2) Иисус воссядет одесную ГОСПОДА. Напомним: это не превращает его в «трансцендентную» фигуру. О царе говорится так в Псалме 79, где речь идет просто о том, что царь будет у ГОСПОДА «правой рукой», главным распорядителем в управлении миром[1853]. Акива считал, что «престолы», упомянутые в Дан 7:9, поставлены «один для Бога, а другой — для Мессии»; и не будем забывать, что Акива считал Мессией Бар–Кохбу, царя–воина, который разобьет римлян[1854]. Восседать на престоле подле ГОСПОДА означает прежде всего царский статус: как ГОСПОДЬ правил через Давида Израилем и окружающими народами, так Он будет теперь править миром через Мессию. Иными словами, Мессия будет по отношению к Богу–Творцу тем же, кем были Иосиф для фараона и Даниил для Навуходоносора и Дария[1855]. Он будет «высочайшим из царей земли»[1856], — совсем не обязательно некой «трансцендентной» фигурой[1857]. Однако толкование Дан 7 Акивой — выражение той мысли, что есть–таки «две власти на небесах» (тема, вызывавшая серьезные споры на протяжении столетия после смерти Иисуса)[1858]. В рамках упований на приход великого царя, правой руки ГОСПОДА, одни евреи считали, что он в каком–то смысле разделит Божественную славу, а другие евреи с этим не соглашались. Возможно, Иисус намекнул Каиафе именно на эти представления, Каиафа понял и расценил его слова как кощунство[1859].
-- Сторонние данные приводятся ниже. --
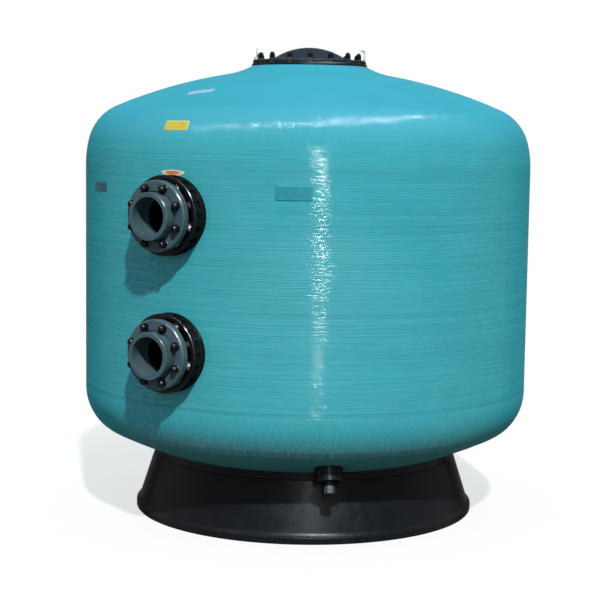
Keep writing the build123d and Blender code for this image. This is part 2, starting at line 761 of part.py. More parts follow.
def write_elbow(label, height, side):
    """Quarter bend with a socket at each end. side is 1 where it turns up, -1 where it turns down."""
    entry = Plane(origin=(0, -elbow_bend_radius, height), x_dir=(1, 0, 0), z_dir=(0, -1, 0))
    exit_z = height + side * elbow_bend_radius
    exit_plane = Plane(origin=(0, 0, exit_z), x_dir=(1, 0, 0), z_dir=(0, 0, side))
    bend_axis = Axis((0, -elbow_bend_radius, exit_z), (1, 0, 0))
    with BuildPart() as elbow:
        with BuildSketch(entry):
            Circle(pipe_bore_radius + elbow_wall)
        revolve(axis=bend_axis, revolution_arc=side * 90)
        for end in (entry, exit_plane):
            with BuildSketch(end):
                Circle(fitting_radius)
            extrude(amount=elbow_socket_depth)
        with BuildSketch(entry):
            Circle(pipe_bore_radius)
        revolve(axis=bend_axis, revolution_arc=side * 90, mode=Mode.SUBTRACT)
        for end in (entry, exit_plane):
            with BuildSketch(end):
                Circle(socket_bore_radius)
            extrude(amount=elbow_socket_depth, mode=Mode.SUBTRACT)
    write(elbow, label)


write_side_pipe("inlet_pipe", port_heights["upper"])
write_elbow("inlet_elbow", port_heights["upper"], 1)
write_side_pipe("outlet_pipe", port_heights["lower"])
write_elbow("outlet_elbow", port_heights["lower"], -1)

riser_foot_z = port_heights["upper"] + elbow_bend_radius + face_gap
with BuildPart() as inlet_riser:
    with BuildSketch(Plane.XY.offset(riser_foot_z)):
        Circle(pipe_radius)
        Circle(pipe_bore_radius, mode=Mode.SUBTRACT)
    extrude(amount=riser_length)
write(inlet_riser, "inlet_riser")

# Diffuser: a funnel on the riser's end
diffuser_stop_z = riser_foot_z + riser_length + face_gap
diffuser_foot_z = diffuser_stop_z - diffuser_socket_depth
diffuser_top_z = diffuser_stop_z + diffuser_cone_height
diffuser_slant = hypot(diffuser_mouth_radius - pipe_bore_radius, diffuser_cone_height)
diffuser_lip = diffuser_wall * diffuser_slant / diffuser_cone_height
with BuildPart() as diffuser:
    with BuildSketch(Plane.XZ):
        with BuildLine():
            Polyline(
                (socket_bore_radius, diffuser_foot_z),
                (fitting_radius, diffuser_foot_z),
                (fitting_radius, diffuser_stop_z),
                (diffuser_mouth_radius, diffuser_top_z),
                (diffuser_mouth_radius - diffuser_lip, diffuser_top_z),
                (pipe_bore_radius, diffuser_stop_z),
                (socket_bore_radius, diffuser_stop_z),
                close=True,
            )
        make_face()
    revolve(axis=Axis.Z)
write(diffuser, "diffuser")

hub_top_z = hub_bottom_z + hub_height
drop_top_z = port_heights["lower"] - elbow_bend_radius - face_gap
with BuildPart() as outlet_drop:
    with BuildSketch(Plane.XY.offset(hub_top_z + face_gap)):
        Circle(pipe_radius)
        Circle(pipe_bore_radius, mode=Mode.SUBTRACT)
    extrude(amount=drop_top_z - hub_top_z - face_gap)
write(outlet_drop, "outlet_drop")

# Collector hub: a closed drum with a neck for the drop pipe and a socket for each lateral
lateral_z = hub_bottom_z + hub_height / 2
lateral_angles = [lateral_azimuth - 90 + index * 360 / lateral_count for index in range(lateral_count)]
lateral_planes = [
    Plane(origin=(0, 0, lateral_z), x_dir=(0, 0, 1), z_dir=(cos(radians(angle)), sin(radians(angle)), 0))
    for angle in lateral_angles
]
lateral_start = hub_radius + face_gap
with BuildPart() as collector_hub:
    with BuildSketch(Plane.XY.offset(hub_bottom_z)):
        Circle(hub_radius)
    extrude(amount=hub_height)
    with BuildSketch(Plane.XY.offset(hub_top_z)):
        Circle(fitting_radius)
    extrude(amount=hub_neck_height)
    with BuildSketch(*[plane.offset(hub_radius / 2) for plane in lateral_planes]):
        Circle(lateral_socket_radius)
    extrude(amount=lateral_socket_reach - hub_radius / 2)
    with BuildSketch(Plane.XY.offset(hub_bottom_z + hub_wall)):
        Circle(hub_radius - hub_wall)
    extrude(amount=hub_height - 2 * hub_wall, mode=Mode.SUBTRACT)
    with BuildSketch(Plane.XY.offset(hub_top_z - hub_wall)):
        Circle(pipe_bore_radius)
    extrude(amount=hub_wall, mode=Mode.SUBTRACT)
    with BuildSketch(Plane.XY.offset(hub_top_z)):
        Circle(socket_bore_radius)
    extrude(amount=hub_neck_height, mode=Mode.SUBTRACT)
    with BuildSketch(*[plane.offset(hub_radius / 2) for plane in lateral_planes]):
        Circle(lateral_radius - lateral_wall)
    extrude(amount=hub_radius / 2, mode=Mode.SUBTRACT)
    with BuildSketch(*[plane.offset(hub_radius) for plane in lateral_planes]):
        Circle(lateral_radius + glue_clearance)
    extrude(amount=lateral_socket_reach - hub_radius, mode=Mode.SUBTRACT)
write(collector_hub, "collector_hub")

# Laterals: tubes closed at the far end, slotted on the underside
lateral_length = lateral_reach - lateral_start
lateral_slot_count = int((lateral_reach - lateral_slot_end_gap - lateral_first_slot) / lateral_slot_pitch) + 1
with BuildPart() as lateral:
    with BuildSketch(Plane.YZ.offset(lateral_start)):
        Circle(lateral_radius)
    extrude(amount=lateral_length)
    with BuildSketch(Plane.YZ.offset(lateral_start)):
        Circle(lateral_radius - lateral_wall)
    extrude(amount=lateral_length - lateral_wall, mode=Mode.SUBTRACT)
    slot_middle = lateral_first_slot + (lateral_slot_count - 1) * lateral_slot_pitch / 2
    with BuildSketch(Plane.XZ.offset(-lateral_radius)):
        with Locations((slot_middle, -lateral_radius)):
            with GridLocations(lateral_slot_pitch, 1, lateral_slot_count, 1):
                Rectangle(lateral_slot_width, 2 * lateral_slot_depth)
    extrude(amount=2 * lateral_radius, mode=Mode.SUBTRACT)
with BuildPart() as laterals:
    with Locations(*[Location((0, 0, lateral_z), (0, 0, angle)) for angle in lateral_angles]):
        add(lateral.part)
write(laterals, "laterals")

leg_foot_z = base_point(leg_foot_radius, tank_wall)[1] + seat_gap
with BuildPart() as hub_leg:
    with BuildSketch(Plane.XY.offset(leg_foot_z)):
        Circle(leg_foot_radius)
    extrude(amount=leg_foot_height)
    with BuildSketch(Plane.XY.offset(leg_foot_z)):
        Circle(leg_radius)
    extrude(amount=hub_bottom_z - leg_foot_z)
    with BuildSketch(Plane.XY.offset(leg_foot_z)):
        Circle(leg_radius - leg_wall)
    extrude(amount=hub_bottom_z - leg_foot_z, mode=Mode.SUBTRACT)
write(hub_leg, "hub_leg")

# Drain: each size along its axis is counted from the outside of the dished bottom
base_centre = (0, 0, base_crown_centre[1])
seal_sphere_radius = base_crown_radius - tank_wall - seat_gap
nut_sphere_radius = seal_sphere_radius - drain_seal_thickness - seat_gap
nut_back = base_crown_radius - nut_sphere_radius + drain_locknut_thickness
thread_end = drain_flange_depth + drain_thread_length
with BuildPart() as drain_body:
    with BuildSketch(drain_plane.offset(-tank_wall / 2)):
        Circle(drain_flange_radius)
    extrude(amount=drain_flange_depth + tank_wall / 2)
    with Locations(base_centre):
        Sphere(base_crown_radius + seat_gap, mode=Mode.SUBTRACT)
    with BuildSketch(drain_plane.offset(-drain_stem_length)):
        Circle(drain_stem_radius)
    extrude(amount=drain_stem_length + drain_flange_depth)
    with BuildSketch(drain_plane.offset(drain_flange_depth)):
        Circle(drain_thread_radius)
    extrude(amount=drain_thread_length)
    with BuildSketch(drain_plane.offset(-drain_stem_length)):
        Circle(drain_bore_radius)
    extrude(amount=drain_stem_length + thread_end, mode=Mode.SUBTRACT)
write(drain_body, "drain_body")

with BuildPart() as drain_seal:
    with BuildSketch(drain_plane):
        Circle(drain_seal_radius)
        Circle(drain_stem_radius + bolt_clearance, mode=Mode.SUBTRACT)
    extrude(amount=-nut_back)
    with Locations(base_centre):
        Sphere(seal_sphere_radius, mode=Mode.INTERSECT)
        Sphere(seal_sphere_radius - drain_seal_thickness, mode=Mode.SUBTRACT)
write(drain_seal, "drain_seal")

with BuildPart() as drain_locknut:
    with BuildSketch(drain_plane):
        RegularPolygon(drain_locknut_radius, 6)
        Circle(drain_stem_radius + thread_clearance, mode=Mode.SUBTRACT)
    extrude(amount=-nut_back)
    with Locations(base_centre):
        Sphere(nut_sphere_radius, mode=Mode.INTERSECT)
write(drain_locknut, "drain_locknut")

# Strainer: a slotted cup over the stem's inner end
strainer_start = nut_back + face_gap
strainer_radius = drain_stem_radius + glue_clearance + strainer_wall
with BuildPart() as drain_strainer:
    with BuildSketch(drain_plane.offset(-strainer_start)):
        Circle(strainer_radius)
    extrude(amount=-strainer_length)
    with BuildSketch(drain_plane.offset(-strainer_start)):
        Circle(drain_stem_radius + glue_clearance)
    extrude(amount=strainer_wall - strainer_length, mode=Mode.SUBTRACT)
    with BuildSketch(drain_plane.offset(-strainer_start - strainer_length + strainer_wall)):
        with PolarLocations(strainer_radius, strainer_slot_count):
            Rectangle(3 * strainer_wall, strainer_slot_width)
    extrude(amount=strainer_slot_length, mode=Mode.SUBTRACT)
write(drain_strainer, "drain_strainer")

# Screw cap: grip ribs, a plate over the seal and a neck for the small plug
cap_start = drain_flange_depth + cap_flange_gap
cap_plate_start = thread_end + cap_seal_thickness + 2 * face_gap
cap_end = cap_plate_start + cap_plate
neck_end = cap_end + cap_neck_length
with BuildPart() as drain_cap:
    with BuildSketch(drain_plane.offset(cap_start)):
        Circle(cap_radius)
        with PolarLocations(cap_radius, cap_rib_count):
            Rectangle(2 * cap_rib_depth, cap_groove_width, mode=Mode.SUBTRACT)
    extrude(amount=cap_end - cap_start)
    with BuildSketch(drain_plane.offset(cap_end)):
        Circle(cap_neck_radius)
    extrude(amount=cap_neck_length)
    with BuildSketch(drain_plane.offset(cap_start)):
        Circle(drain_thread_radius + thread_clearance)
    extrude(amount=cap_plate_start - cap_start, mode=Mode.SUBTRACT)
    with BuildSketch(drain_plane.offset(cap_plate_start)):
        Circle(plug_shank_radius + thread_clearance)
    extrude(amount=cap_plate + cap_neck_length, mode=Mode.SUBTRACT)
write(drain_cap, "drain_cap")

with BuildPart() as drain_cap_seal:
    with BuildSketch(drain_plane.offset(thread_end + face_gap)):
        Circle(drain_thread_radius - bolt_clearance)
        Circle(drain_bore_radius + bolt_clearance, mode=Mode.SUBTRACT)
    extrude(amount=cap_seal_thickness)
write(drain_cap_seal, "drain_cap_seal")

plug_head_start = neck_end + plug_seal_thickness + 2 * face_gap
with BuildPart() as drain_plug:
    with BuildSketch(drain_plane.offset(plug_head_start)):
        RegularPolygon(plug_flats / 2 / cos(radians(30)), 6)
    extrude(amount=plug_head_length)
    with BuildSketch(drain_plane.offset(plug_head_start)):
        Circle(plug_shank_radius)
    extrude(amount=-plug_shank_length)
write(drain_plug, "drain_plug")

with BuildPart() as drain_plug_seal:
    with BuildSketch(drain_plane.offset(neck_end + face_gap)):
        Circle(plug_seal_radius)
        Circle(plug_shank_radius + thread_clearance, mode=Mode.SUBTRACT)
    extrude(amount=plug_seal_thickness)
write(drain_plug_seal, "drain_plug_seal")
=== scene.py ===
"""Looks of a sand filter with a wound tank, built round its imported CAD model.

Metres, +Z up. The two ports face -Y. An azimuth is counted in degrees from the ports' side,
anticlockwise seen from above.
"""

import json
import math

import bmesh
import bpy
from mathutils import Matrix, Vector


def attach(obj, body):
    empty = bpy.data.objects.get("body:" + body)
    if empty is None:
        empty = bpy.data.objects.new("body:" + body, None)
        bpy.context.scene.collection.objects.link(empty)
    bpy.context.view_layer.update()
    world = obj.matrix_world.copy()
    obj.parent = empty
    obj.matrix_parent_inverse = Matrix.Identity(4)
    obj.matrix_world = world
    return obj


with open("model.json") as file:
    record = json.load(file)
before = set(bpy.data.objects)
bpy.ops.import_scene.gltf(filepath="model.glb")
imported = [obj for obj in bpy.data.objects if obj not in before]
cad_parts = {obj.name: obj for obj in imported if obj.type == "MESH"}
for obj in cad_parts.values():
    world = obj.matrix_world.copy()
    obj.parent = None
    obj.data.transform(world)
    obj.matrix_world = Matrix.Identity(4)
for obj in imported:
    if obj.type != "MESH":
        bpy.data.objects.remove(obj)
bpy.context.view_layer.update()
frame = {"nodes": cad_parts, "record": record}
nodes = frame["nodes"]
body = "filter"

# Camera: where the photograph was taken from
camera_azimuth = 33.0
camera_distance = 5.69
camera_height = 1.37
camera_pitch = 6.18
camera_yaw = 0.226
camera_roll = 0.8
camera_lens = 93.6
sensor_width = 36.0

# Light
sun_azimuth = 42.6
sun_elevation = 47.0
sun_strength = 3.42
sun_angle = 2.0
sun_distance = 6.0
sun_colour = (1.0, 0.985, 0.96)
sky_strength = 0.47
sky_tint = (0.74, 1.0, 1.1, 1.0)
side_bar = dict(azimuth=38.3, distance=4.6, low=0.35, high=2.65, width=0.12, power=118.0)
top_bar_z = 4.36
top_bar_width = 0.04
top_bar_power = 62.0
top_bar_corners = ((1.95, -3.7), (1.91, 0.47), (-0.67, 2.1))
shoulder_reach = 0.75
glint_distance = 3.0
glints = {
    "port_glint": dict(azimuth=0.0, reach=0.9, z=0.87, radius=0.42, power=2400.0),
    "foot_glint": dict(
        azimuth=35.0, reach=0.55, z=0.12, radius=0.7, power=3400.0, colour=(0.7, 0.92, 1.0)
    ),
    "lid_glint": dict(azimuth=0.0, reach=0.0, z=1.64, radius=0.3, power=900.0),
}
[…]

3) Иисус будет «на облаках», как в Дан 7:13. Как известно, облака обозначают теофанию. По–видимому, у Даниила они — знак присутствия Ветхого Днями. Еще они указывают: когда «сын человеческий» воссядет на престоле возле Ветхого Днями, это также будет носить характер теофании.

4) Как мы уже говорили, некоторые враги Иисуса давно считали его «лжепророком», «сбивающим Израиль с пути»[1860]. Это обвинение сыграло свою роль в суде Каиафы. Не вполне ясно, насколько оно подпадает под категорию «богохульство»; однако если некий человек, уже имеющий репутацию опасного еретика, склоняющего Израиль к почитанию иных богов, пророчествует, что Храм погибнет, а сам он будет оправдан в славе, о которой повествуют Пс 109 и Дан 7, его вполне могут обвинить и в «богохульстве».

На мой взгляд, вышеуказанные четыре фактора дают адекватное историческое объяснение обвинению в «богохульстве»[1861]. Более подробно мы обсудим это в главе 13. А пока отметим лишь две особенности предстояния Иисуса Каиафе:

1) Сцена суда носит выраженно мессианский характер. Иисуса судят за действия и слова, предполагающие царские притязания — притязания, в которых он и признается;

2) Пророчество Иисуса о его грядущем оправдании само по себе имеет мессианское звучание. Царское притязание содержится и в его намеке на то, что, когда Бог его прославит и посадит на царский трон, это станет поражением зла и подлинным возвращением из плена.

Таким образом, сцена суда сводит воедино ключевые элементы пророческой Вести Иисуса о Царстве и фокусирует их на самом Иисусе. Он — представитель истинного народа ГОСПОДА.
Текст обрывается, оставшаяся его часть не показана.